The ocean is magnificent, that is undeniable. To consider the magnitude of vibrant creatures humankind has discovered over decades of painstaking exploration and scientific endeavour is nothing short of breathtaking. The complexities of the deep, the perfection and balance of its self-sustaining ecosystem has caused many a man to praise God as a divine designer for lack of any other logical explanation of such unfathomable beauty and purpose. Even more astounding, with this in mind, is to consider that only 5 per cent of the ocean has yet been discovered.

Derek spends everyday at the beach but he hasn't really considered much of this, he just bloody loves his boat.

Warwick Johnson Cadwell

supports people with learning difficulties with their day-to-day living, but is "always trying to get an illustration up and running.
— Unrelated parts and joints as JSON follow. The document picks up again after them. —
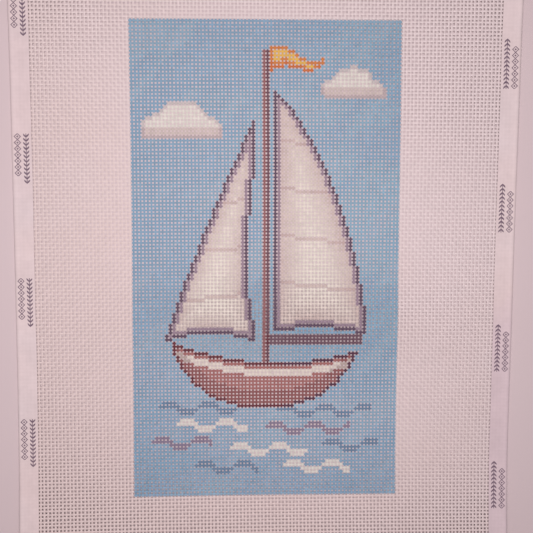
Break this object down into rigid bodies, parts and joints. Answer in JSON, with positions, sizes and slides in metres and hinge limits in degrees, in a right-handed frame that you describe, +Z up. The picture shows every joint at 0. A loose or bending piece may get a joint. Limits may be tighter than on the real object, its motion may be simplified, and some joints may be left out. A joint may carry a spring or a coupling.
{
  "type": "hand-painted needlepoint canvas",
  "caption": "Rectangular sheet of open white mono mesh with folded edge tape and a stitch-by-stitch painted panel of a sailing boat on light blue, lying face up.",
  "frame": {"origin": "middle of the sheet's bounding box, on the surface that it lies on", "axes": "+Z up, out of the painted face; +Y towards the top of the painted picture; +X to the right of the picture"},
  "size_m": [0.2712, 0.3802, 0.0131],
  "materials": {
    "mesh_canvas": "white stiffened cotton mesh, bare in the margins and hand-painted in the panel",
    "edge_tape": "smooth closely woven white cotton tape with a small printed ornament"
  },
  "bodies": {
    "root": {"mesh_canvas": "mesh_canvas", "tape_left": "edge_tape", "tape_right": "edge_tape", "tape_top": "edge_tape", "tape_bottom": "edge_tape"}
  },
  "joints": []
}
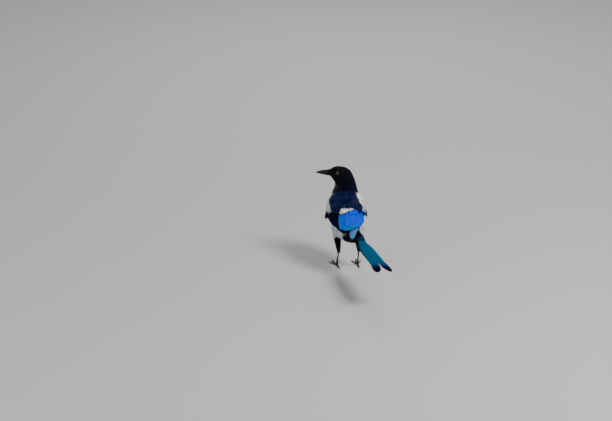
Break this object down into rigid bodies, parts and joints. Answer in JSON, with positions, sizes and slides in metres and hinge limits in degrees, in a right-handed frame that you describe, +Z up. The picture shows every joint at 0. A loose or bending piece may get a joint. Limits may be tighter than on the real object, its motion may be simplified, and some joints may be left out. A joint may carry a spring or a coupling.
{
  "type": "eurasian magpie",
  "caption": "Life-size still model of a Eurasian magpie standing on both feet, tail trailing level, head turned to look over its left side.",
  "frame": {"origin": "on the floor under the middle of the bird's box, which lies near the root of the tail", "axes": "+Z up, +Y the way the body heads, +X the bird's right side; the bill points to -X"},
  "size_m": [0.1046, 0.3537, 0.2207],
  "materials": {
    "plumage_dark": "black contour feathers with a faint blue and purple gloss",
    "plumage_body": "black mantle, breast and vent, white scapulars, flanks and belly",
    "plumage_wing": "glossy blue secondaries and tertials, black coverts and primaries",
    "plumage_tail": "glossy blue-green tail feathers with purple-black tips",
    "leg_skin": "black scaled skin",
    "claw": "smooth black horn",
    "bill": "satin black horn",
    "eye": "wet, very dark brown"
  },
  "bodies": {
    "root": {"head": "plumage_dark", "neck": "plumage_dark", "torso": "plumage_body", "wing_left": "plumage_wing", "wing_right": "plumage_wing", "tail": "plumage_tail", "thigh_left": "plumage_dark", "thigh_right": "plumage_dark", "shank_left": "leg_skin", "shank_right": "leg_skin", "foot_left": "leg_skin", "foot_right": "leg_skin", "eye_left": "eye", "eye_right": "eye", "bill_upper": "bill", "bill_lower": "bill", "claw_left_inner": "claw", "claw_left_middle": "claw", "claw_left_outer": "claw", "claw_left_hind": "claw", "claw_right_inner": "claw", "claw_right_middle": "claw", "claw_right_outer": "claw", "claw_right_hind": "claw"}
  },
  "joints": []
}
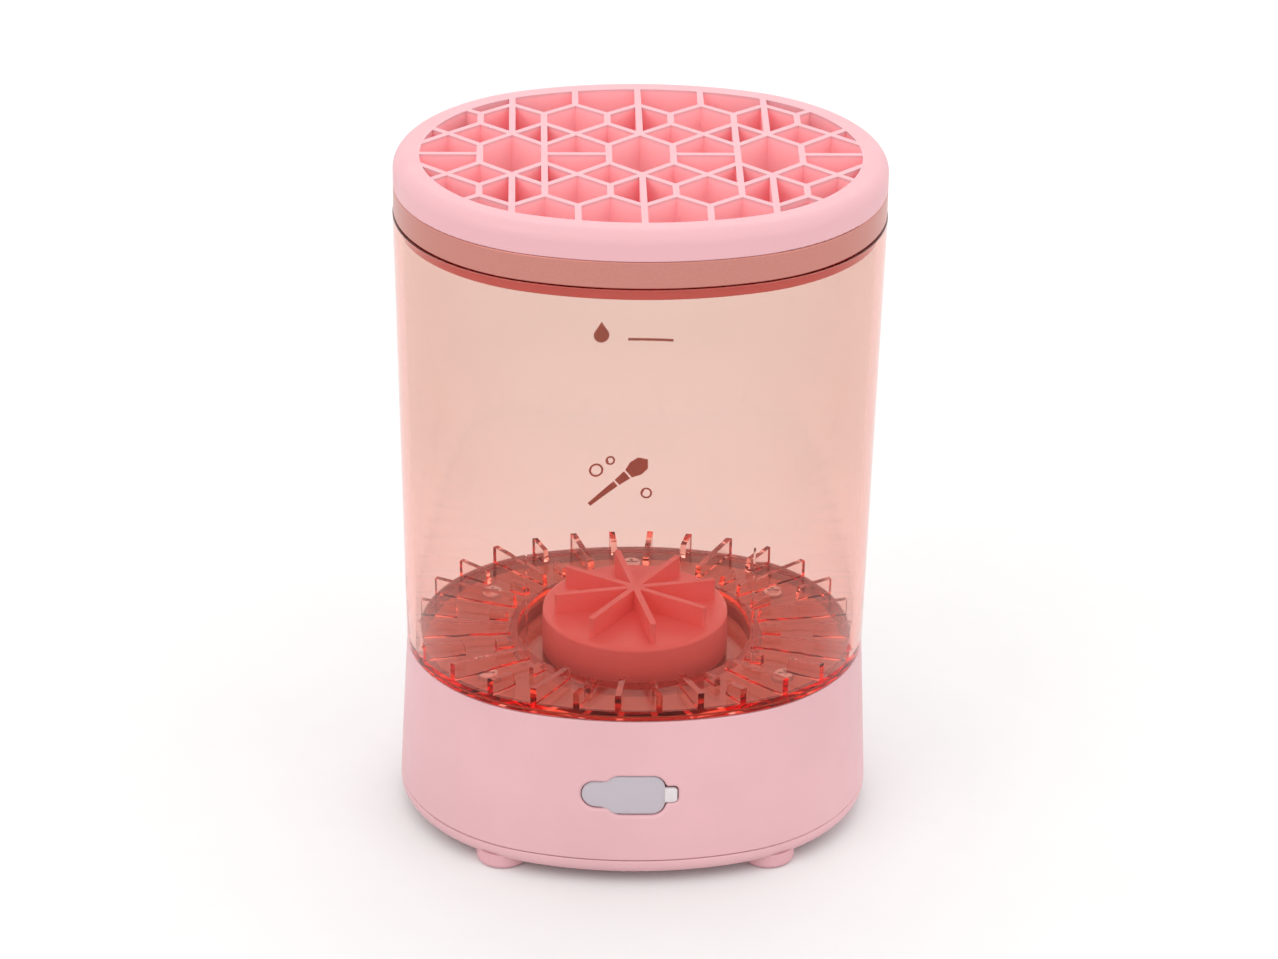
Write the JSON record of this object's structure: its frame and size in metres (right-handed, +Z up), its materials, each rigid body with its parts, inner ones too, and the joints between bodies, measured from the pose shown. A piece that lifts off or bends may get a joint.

Having a target of drawing an A6 panel every day seemed a good way to give me a focus," says the 36-year-old from West Sussex. "There's no definite beginning or end to my 100 Days story; I sketched some of the characters for my blog a year ago for a story about the queens of a jungle where musical characters are running around. Now the queens are hunting a giant frog for its eye, which carries a baby frog inside. I'm not sure where it's going, I just want to show people this crazy place."

Mia Walldén

is a freelance costumier and part-time illustrator. Originally from Umeå in Sweden, the 29-year-old moved to London in 2002. For her 100 Days project, she has been drawing illustrations of good deeds. "I've always done drawings and given them away to people, but I've not really done it professionally," she says. "This project is like doing exercise. It's good to have something you have to do every day. I've become more disciplined because of it. I wanted the drawings, which I did in pencil with black pen on top, to be simple and quick – just a little private thing. That's why they're drawn on lined paper from a cheap refill pad – to make them less precious and more just from my sketchbook."'

Tom Humberstone

is a website designer and web-game animator from London. He has also set up an anthology called Solipsistic Pop as a British version of David Eggers' McSweeney's quarterly to showcase our best comic artists, which he sells online. "I'd been in touch with Josie, as she had bought my comics, and I'd just finished the first issue of Solipsistic Pop when 100 Days came around," says the 28-year-old. "The issue had taken a lot of time to put together – editing it, dealing with the printers, marketing it – and it had taken me away from my studio, so 100 Days was the perfect way of getting back to the reason why I got into writing comics. Trying to find time to do this in the evening means it's no grand opus – it's just based on what's been affecting me. The short time-frame has meant I've had to develop a simple style, and I've experimented with different colour schemes. I've definitely steadily improved.",

Andy Cleary

heard about 100 Days through a few friends who had signed up. "Writing in some some form was always something I was going to look at – I work in events marketing, and I've always enjoyed writing creatively in my spare time," says the 29-year-old from London. So why choose to write haikus? "I thought that if I tried to do something convoluted, the chances are I might not do it. I came up with the idea of poetry, then I thought: why not something concise about something that happened that day? I just wanted it to be entertaining.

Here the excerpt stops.